Instruction: Look through the data below and extract, unchanged, the lines from the one that contains "centre = (HEAD_X, COLLIMATOR_TOP" to the one that contains "obj.matrix_parent_inverse = Matrix.Identity(4)", both included.

Dataset records:
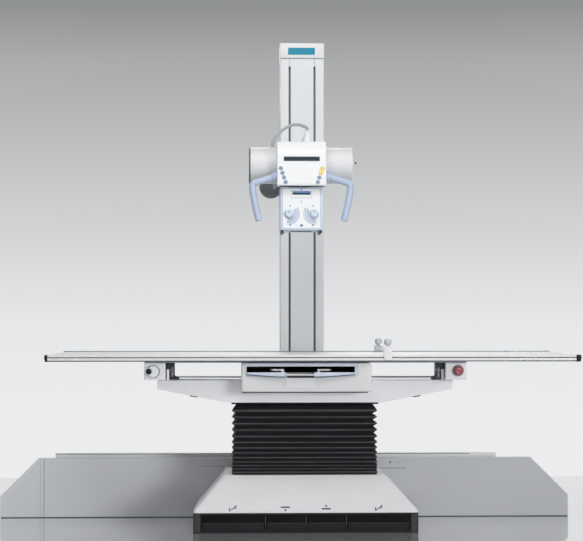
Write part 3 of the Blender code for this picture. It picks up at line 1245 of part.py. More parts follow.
def collimator(head_body):
    """Collimator box that swivels under the tube port, with two knobs and a lamp button."""
    carrier = body("collimator", (HEAD_X, 0.0, COLLIMATOR_TOP), head_body)
    half = COLLIMATOR_WIDTH / 2
    deep = COLLIMATOR_DEPTH / 2
    block = box(
        (HEAD_X - half, HEAD_X + half),
        (-deep, deep),
        (COLLIMATOR_BOTTOM, COLLIMATOR_TOP),
        COLLIMATOR_ROUND,
    )
    case = add("collimator_box", block, WHITE, carrier)
    inner_x = half - COLLIMATOR_WALL
    inner_y = deep - COLLIMATOR_WALL
    cavity_z = (COLLIMATOR_BOTTOM + COLLIMATOR_WALL, COLLIMATOR_TOP - COLLIMATOR_WALL)
    combine(case, box((HEAD_X - inner_x, HEAD_X + inner_x), (-inner_y, inner_y), cavity_z))
    mouth = APERTURE / 2
    mouth_z = (COLLIMATOR_BOTTOM - 0.01, COLLIMATOR_BOTTOM + COLLIMATOR_WALL + 0.01)
    combine(case, box((HEAD_X - mouth, HEAD_X + mouth), (-mouth, mouth), mouth_z))
    window_z = COLLIMATOR_TOP - WINDOW_DROP
    window = box(
        (HEAD_X - WINDOW_WIDTH / 2, HEAD_X + WINDOW_WIDTH / 2),
        (COLLIMATOR_FRONT - 0.01, COLLIMATOR_FRONT + WINDOW_DEPTH),
        (window_z - WINDOW_HEIGHT, window_z),
    )
    combine(case, window)
    for side in (-1, 1):
        outer = half - ACCESSORY_RAIL_INSET
        low = COLLIMATOR_BOTTOM - ACCESSORY_RAIL_HEIGHT
        thin = ACCESSORY_RAIL_WIDTH - ACCESSORY_LIP
        outline = [
            (HEAD_X + side * outer, COLLIMATOR_BOTTOM + 0.003),
            (HEAD_X + side * outer, low),
            (HEAD_X + side * (outer - ACCESSORY_RAIL_WIDTH), low),
            (HEAD_X + side * (outer - ACCESSORY_RAIL_WIDTH), low + 0.003),
            (HEAD_X + side * (outer - thin), low + 0.003),
            (HEAD_X + side * (outer - thin), COLLIMATOR_BOTTOM + 0.003),
        ]
        reach = deep - COLLIMATOR_ROUND - 0.004
        combine(case, prism(outline, 1, -reach, reach), "UNION")

    z = COLLIMATOR_TOP - KNOB_DROP
    seat = COLLIMATOR_FRONT - SEAT
    for side, name in ((-1, "left"), (1, "right")):
        centre = (HEAD_X + side * KNOB_OFFSET, z)
        hole_end = COLLIMATOR_FRONT + SPINDLE_LENGTH + SLIDE_FIT
        combine(case, disc(SPINDLE_RADIUS + SHAFT_FIT, COLLIMATOR_FRONT - 0.01, hole_end, centre, 1, 12))
        front = seat - KNOB_HEIGHT
        profile = (
            (0.0, front),
            (0.62 * KNOB_RADIUS, front),
            (0.70 * KNOB_RADIUS, front + 0.002),
            (0.74 * KNOB_RADIUS, seat - KNOB_SKIRT),
            (KNOB_RADIUS, seat - KNOB_SKIRT + 0.002),
            (KNOB_RADIUS, seat),
            (SPINDLE_RADIUS, seat),
            (SPINDLE_RADIUS, COLLIMATOR_FRONT + SPINDLE_LENGTH),
            (0.0, COLLIMATOR_FRONT + SPINDLE_LENGTH),
        )
        turning = body(f"collimator_knob_{name}", (centre[0], seat, z), carrier)
        add(f"collimator_knob_{name}", turned(profile, centre, 1, 24), PALE_BLUE, turning)

    centre = (HEAD_X, COLLIMATOR_TOP - LAMP_DROP)
    lamp_floor = COLLIMATOR_FRONT + KEY_DEPTH + LAMP_TRAVEL + SLIDE_FIT
    combine(case, disc(LAMP_RADIUS + KEY_FIT, COLLIMATOR_FRONT - 0.01, lamp_floor, centre, 1, 12))
    button = body("lamp_button", (centre[0], COLLIMATOR_FRONT, centre[1]), carrier)
    front = COLLIMATOR_FRONT - KEY_PROUD
    profile = (
        (0.0, front),
        (LAMP_RADIUS - 0.001, front),
        (LAMP_RADIUS, front + 0.001),
        (LAMP_RADIUS, COLLIMATOR_FRONT + KEY_DEPTH),
        (0.0, COLLIMATOR_FRONT + KEY_DEPTH),
    )
    add("lamp_button", turned(profile, centre, 1, 12), BLUE, button)


pedestal()
telescope()
floor_housing()
table_beam()
table_controls()
tray_unit()
tabletop()
column_carrier = column()
arm_carrier = arm(column_carrier)
head_carrier = tube_head(arm_carrier)
control_panel(head_carrier)
handles(head_carrier)
collimator(head_carrier)
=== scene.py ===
"""X-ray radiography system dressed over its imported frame.

A patient table stands on a bellows lift pedestal. Behind it a tube column runs on a floor
rail and carries an arm, a tilting tube housing with its control panel, and a collimator.
Lengths are metres. +X runs to the right along the table, +Y away from its front, +Z up.
"""

import bmesh
import bpy
import numpy as np
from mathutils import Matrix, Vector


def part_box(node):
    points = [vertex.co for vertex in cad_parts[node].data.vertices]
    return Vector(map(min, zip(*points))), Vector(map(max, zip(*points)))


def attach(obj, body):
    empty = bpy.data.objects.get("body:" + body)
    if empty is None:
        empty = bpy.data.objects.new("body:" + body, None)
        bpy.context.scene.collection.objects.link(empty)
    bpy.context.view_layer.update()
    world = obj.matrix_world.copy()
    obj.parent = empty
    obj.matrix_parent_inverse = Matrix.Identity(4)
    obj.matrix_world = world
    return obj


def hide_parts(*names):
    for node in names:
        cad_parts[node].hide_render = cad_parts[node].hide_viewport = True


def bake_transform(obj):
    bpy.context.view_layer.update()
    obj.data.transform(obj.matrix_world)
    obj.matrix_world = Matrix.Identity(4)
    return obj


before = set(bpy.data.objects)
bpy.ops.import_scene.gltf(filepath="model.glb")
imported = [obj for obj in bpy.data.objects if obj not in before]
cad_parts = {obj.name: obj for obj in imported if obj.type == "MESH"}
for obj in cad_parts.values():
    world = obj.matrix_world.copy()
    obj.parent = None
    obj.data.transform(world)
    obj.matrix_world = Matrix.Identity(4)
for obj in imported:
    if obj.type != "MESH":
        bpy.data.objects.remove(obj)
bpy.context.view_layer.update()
PI = np.pi
X, Y, Z = 0, 1, 2
SIDES = ((-1, "left"), (1, "right"))
RAILS = ((1, "front"), (-1, "rear"))

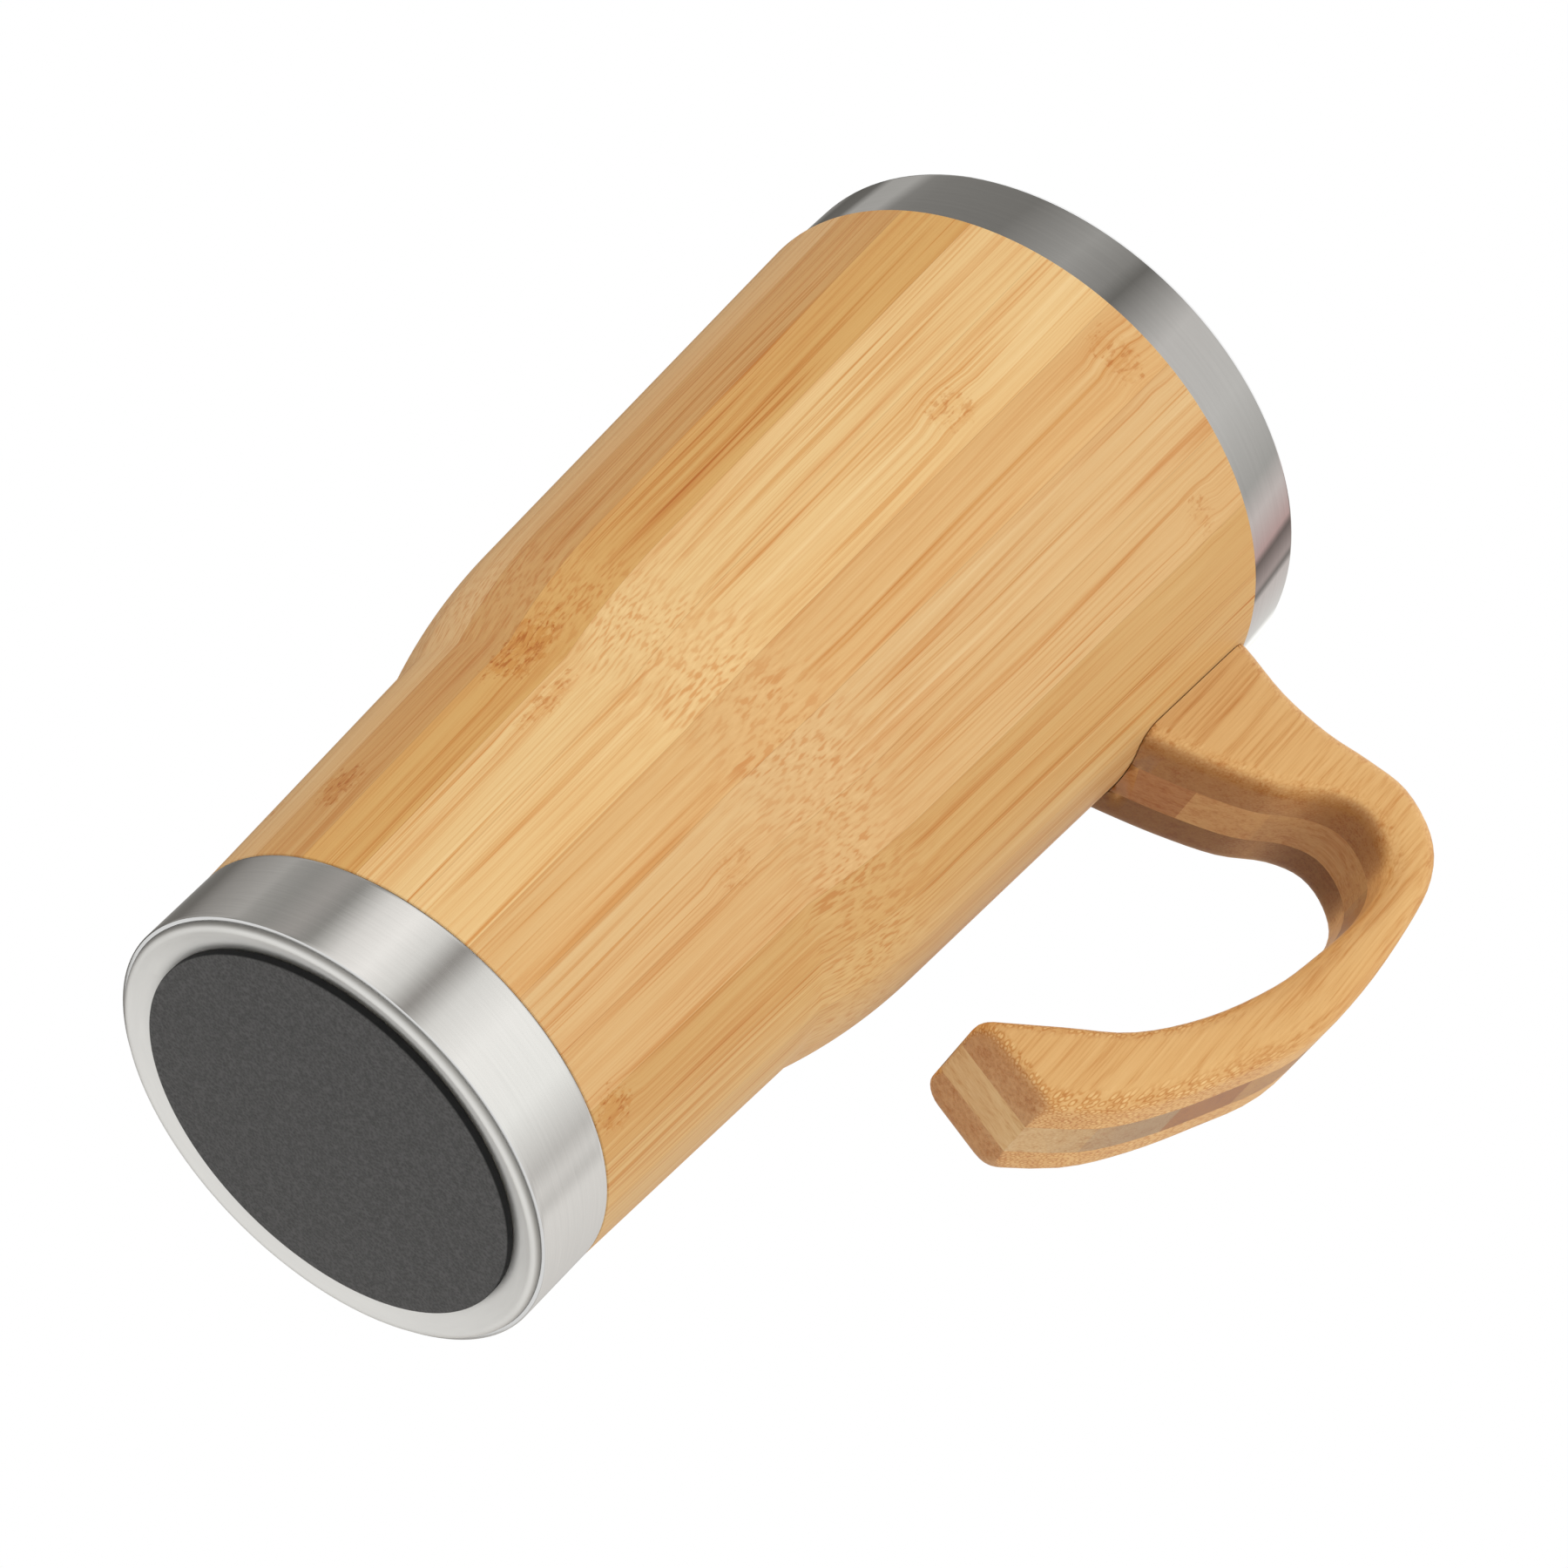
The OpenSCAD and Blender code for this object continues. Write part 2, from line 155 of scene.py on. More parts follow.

Result of the task:
    centre = (HEAD_X, COLLIMATOR_TOP - LAMP_DROP)
    lamp_floor = COLLIMATOR_FRONT + KEY_DEPTH + LAMP_TRAVEL + SLIDE_FIT
    combine(case, disc(LAMP_RADIUS + KEY_FIT, COLLIMATOR_FRONT - 0.01, lamp_floor, centre, 1, 12))
    button = body("lamp_button", (centre[0], COLLIMATOR_FRONT, centre[1]), carrier)
    front = COLLIMATOR_FRONT - KEY_PROUD
    profile = (
        (0.0, front),
        (LAMP_RADIUS - 0.001, front),
        (LAMP_RADIUS, front + 0.001),
        (LAMP_RADIUS, COLLIMATOR_FRONT + KEY_DEPTH),
        (0.0, COLLIMATOR_FRONT + KEY_DEPTH),
    )
    add("lamp_button", turned(profile, centre, 1, 12), BLUE, button)


pedestal()
telescope()
floor_housing()
table_beam()
table_controls()
tray_unit()
tabletop()
column_carrier = column()
arm_carrier = arm(column_carrier)
head_carrier = tube_head(arm_carrier)
control_panel(head_carrier)
handles(head_carrier)
collimator(head_carrier)
=== scene.py ===
"""X-ray radiography system dressed over its imported frame.

A patient table stands on a bellows lift pedestal. Behind it a tube column runs on a floor
rail and carries an arm, a tilting tube housing with its control panel, and a collimator.
Lengths are metres. +X runs to the right along the table, +Y away from its front, +Z up.
"""

import bmesh
import bpy
import numpy as np
from mathutils import Matrix, Vector


def part_box(node):
    points = [vertex.co for vertex in cad_parts[node].data.vertices]
    return Vector(map(min, zip(*points))), Vector(map(max, zip(*points)))


def attach(obj, body):
    empty = bpy.data.objects.get("body:" + body)
    if empty is None:
        empty = bpy.data.objects.new("body:" + body, None)
        bpy.context.scene.collection.objects.link(empty)
    bpy.context.view_layer.update()
    world = obj.matrix_world.copy()
    obj.parent = empty
    obj.matrix_parent_inverse = Matrix.Identity(4)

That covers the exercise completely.